What makes this business of Generation Gap in Bangladesh particularly alarming is that it is based on false and a poor understanding of the issues that create the " Gap". Most of our younger generation is lost and carried away by the outer frames of the various technological and other social developments globally. They are unable to understand and appreciate the deeper elements of humanity and human development, instead being completely overtaken by the aroma of the western values of " freedom". Meaningful progress and development cannot be achieved without a profound respect for one's own traditional values. Ideally the gap can only be narrowed down by bringing about a combination of the "values " of the modern day world and the traditional classical values typical of a particular nation. In this regard we may turn to our neighbour India who has most successfully achieved that classical blend and thus has a very healthy "Generation Gap".

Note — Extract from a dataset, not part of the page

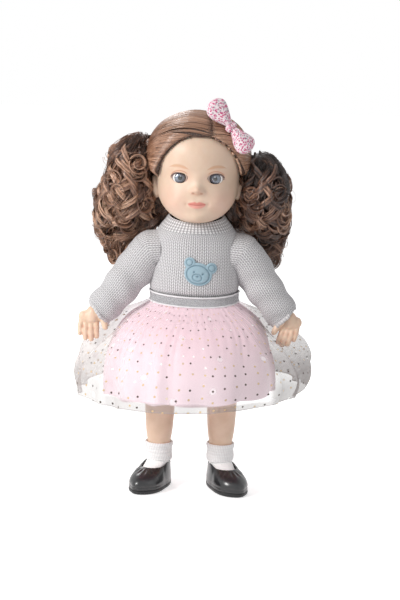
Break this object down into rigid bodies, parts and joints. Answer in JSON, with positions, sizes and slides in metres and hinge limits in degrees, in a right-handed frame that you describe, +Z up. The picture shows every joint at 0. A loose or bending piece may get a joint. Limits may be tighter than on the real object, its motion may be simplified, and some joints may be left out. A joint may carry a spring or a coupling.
{
  "type": "soft doll",
  "caption": "Standing play doll with a stuffed body and vinyl head, arms and legs, curly side bunches, a bow, a knitted sweater, a dotted net skirt, socks and shoes.",
  "frame": {"origin": "centre of the doll on the plane its shoes stand on", "axes": "+Z up; -Y is the way the face looks; +X is the doll's own left"},
  "size_m": [0.2822, 0.2495, 0.4639],
  "materials": {
    "vinyl_skin": "satin",
    "hair": "satin",
    "eye_white": "polished",
    "eye_blue": "polished",
    "eye_clear": "polished",
    "elastic": "matte",
    "bow_print": "matte",
    "clip_steel": "satin",
    "body_cotton": "matte",
    "stuffing": "matte",
    "nylon": "satin",
    "knit": "matte",
    "patch_blue": "matte",
    "lurex_band": "satin",
    "pink_lining": "satin",
    "tulle": "matte",
    "sock_white": "matte",
    "shoe_black": "polished"
  },
  "bodies": {
    "torso": {"torso_cover": "body_cotton", "torso_stuffing": "stuffing", "neck_tie": "nylon", "arm_cord": "elastic", "sweater_body": "knit", "sweater_collar": "knit", "back_tape_loops": "nylon", "back_tape_hooks": "nylon", "bear_patch": "patch_blue", "waistband": "lurex_band", "skirt_lining": "pink_lining", "skirt_tulle": "tulle"},
    "head": {"head_shell": "vinyl_skin", "eye_globe_left": "eye_white", "eye_iris_left": "eye_blue", "eye_lens_left": "eye_clear", "eye_globe_right": "eye_white", "eye_iris_right": "eye_blue", "eye_lens_right": "eye_clear", "hair_cap": "hair", "hair_bunch_left": "hair", "hair_bunch_right": "hair", "hair_tie_left": "elastic", "hair_tie_right": "elastic", "bow_loop_upper": "bow_print", "bow_loop_lower": "bow_print", "bow_knot": "bow_print", "bow_clip": "clip_steel"},
    "arm_left": {"arm_left": "vinyl_skin", "arm_plug_left": "nylon", "sleeve_left": "knit"},
    "arm_right": {"arm_right": "vinyl_skin", "arm_plug_right": "nylon", "sleeve_right": "knit"},
    "leg_left": {"leg_left": "vinyl_skin", "leg_plug_left": "nylon", "sock_left": "sock_white", "sock_cuff_left": "sock_white", "shoe_upper_left": "shoe_black", "shoe_sole_left": "shoe_black"},
    "leg_right": {"leg_right": "vinyl_skin", "leg_plug_right": "nylon", "sock_right": "sock_white", "sock_cuff_right": "sock_white", "shoe_upper_right": "shoe_black", "shoe_sole_right": "shoe_black"},
    "hip_cord_left": {"hip_cord_left": "elastic"},
    "hip_cord_right": {"hip_cord_right": "elastic"}
  },
  "joints": [
    {"name": "head_turn", "type": "hinge", "parent": "torso", "child": "head", "pos_m": [0, 0.004, 0.31], "axis": [0, 0, 1], "range_deg": [-70, 70], "deforming": ["hair_bunch_left", "hair_bunch_right"]},
    {"name": "arm_left_swing", "type": "hinge", "parent": "torso", "child": "arm_left", "pos_m": [0.054, 0, 0.286], "axis": [-1, 0, 0], "range_deg": [-35, 150]},
    {"name": "arm_right_swing", "type": "hinge", "parent": "torso", "child": "arm_right", "pos_m": [-0.054, 0, 0.286], "axis": [-1, 0, 0], "range_deg": [-35, 150]},
    {"name": "leg_left_swing", "type": "hinge", "parent": "torso", "child": "leg_left", "pos_m": [0.037, 0.003, 0.1885], "axis": [-1, 0, 0], "range_deg": [-25, 90], "deforming": ["skirt_tulle", "skirt_lining"]},
    {"name": "leg_right_swing", "type": "hinge", "parent": "torso", "child": "leg_right", "pos_m": [-0.037, 0.003, 0.1885], "axis": [-1, 0, 0], "range_deg": [-25, 90], "deforming": ["skirt_tulle", "skirt_lining"]},
    {"name": "hip_cord_left_twist", "type": "hinge", "parent": "torso", "child": "hip_cord_left", "pos_m": [0.037, 0.003, 0.1885], "axis": [-1, 0, 0], "range_deg": [-12.5, 45]},
    {"name": "hip_cord_right_twist", "type": "hinge", "parent": "torso", "child": "hip_cord_right", "pos_m": [-0.037, 0.003, 0.1885], "axis": [-1, 0, 0], "range_deg": [-12.5, 45]}
  ],
  "couplings": [
    {"joint": "hip_cord_left_twist", "follows": "leg_left_swing", "ratio": 0.5},
    {"joint": "hip_cord_right_twist", "follows": "leg_right_swing", "ratio": 0.5}
  ]
}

Here in Bangladesh, the failure for creating a healthy balance in the "gap" however lies equally on the shoulders of both the older and the younger generations alike. Both parties must approach the issues at stake with compassion and open minds. While the older generation must spend more time with their wards and children, the two must be prepared to listen to each other's points of view. For the older generation one of the key issues to pursue and prevail upon with the younger generation would be to all out efforts to strike a rational balance between this mad race for excessive material affluence and the high value of our traditions and culture.